Le repas s’achève, et notre ami pose la question à Sherif « Hey, Sherif, what do you say in arabic when you make… » et là Jean-François émet un puissant rot, puis regarde Shérif avec un air rigolard. Mais Sherif répond : « Oh, we say sorry ! ». Jean-François qui n’est pas idiot, se rend compte alors de sa bêtise, rougit jusqu’aux cheveux puis, pour détourner l’attention, appelle Khalifa le cuisinier Tunisien, qui parle un peu français, et lui demande d’apporter le café. Shérif, conscient de la gêne de Jean-François et charitable comme à son habitude, rattrape la conversation en expliquant les coutumes comme celle-ci, ou celle qui consiste à se toucher la poitrine après qu’on a serré la main de son collègue ou de son ami, et d’autres encore.
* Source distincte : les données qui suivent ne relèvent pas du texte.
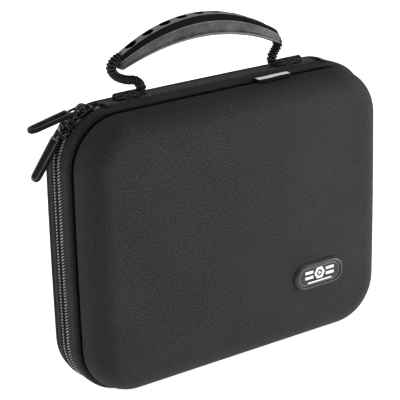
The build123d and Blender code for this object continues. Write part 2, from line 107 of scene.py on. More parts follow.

Heureusement que nous avons Sherif dans l’équipe, c’est lui qui fait notre éducation d’expatriés et qui nous ouvre les yeux sur ce que peut être la vie quotidienne en pays lointain !
* le prénom a été modifié
Bonjour Loïc,
Ces anecdotes vécues à la mer sont … savoureuses, si j’ose dire, merci de les faire partager !
Par contre, tu n’aurais pas un exemple de menu offert sur ce type de navire, scientifique et étranger ?
Bien à toi.
Pas de menu hélas, sinon ils auraient été en polonais, langue du Tonton. Pas en arabe car le cuistot ne savait pas écrire !
Je raconterai plus tard les oeufs au plat de ce cuistot !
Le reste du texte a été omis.